Working for environmental justice? You want to add public banking to your platform. Mass Public Banking organizer Paige Curtis has detailed how public banks can offer necessary financing for community based renewable energy programs, small farms, and local food.
These sectors are vital to public health, resiliency, and equitably meeting climate goals, but face profound financing gaps that the private sector, municipal and state budgets, and private philanthropy won’t or can’t consistently fill. Yet in other countries, where public banks have a long history, financing for climate-related projects is common, and those projects have been successes.
“Public banks are legally obligated to prioritize social benefit over profit, so unlike conventional banks, they tolerate the long-term horizon that climate-related projects require to demonstrate benefit,” she writes.

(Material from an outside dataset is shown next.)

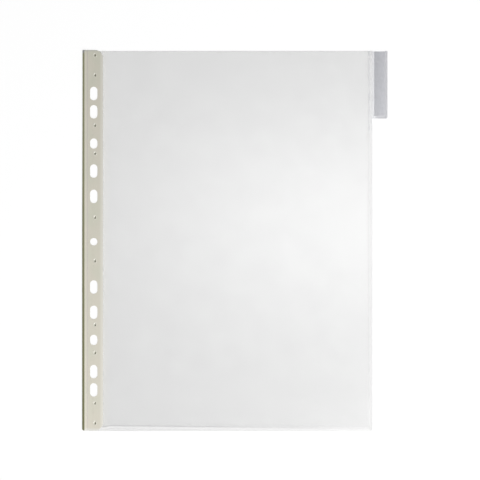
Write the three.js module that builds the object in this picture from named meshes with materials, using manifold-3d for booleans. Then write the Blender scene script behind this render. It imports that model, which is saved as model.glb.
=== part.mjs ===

Another way that public banks can promote environmental justice is through redressing long-term inequities in lending to Black family farmers. The number of Black farmers in Massachusetts is small, but growing, supported by a land trust and other programs that could in turn be supported financially by a public bank.
As Paige points out, our Massachusetts public bank bill makes lending for climate and local food a priority. With good projects sitting on the shelves and the pace of climate disruption accelerating yearly, there is no time to waste in bring the public’s money home to work for the public good. With support from lawmakers, community development professionals, and the public, we can make a public bank a reality.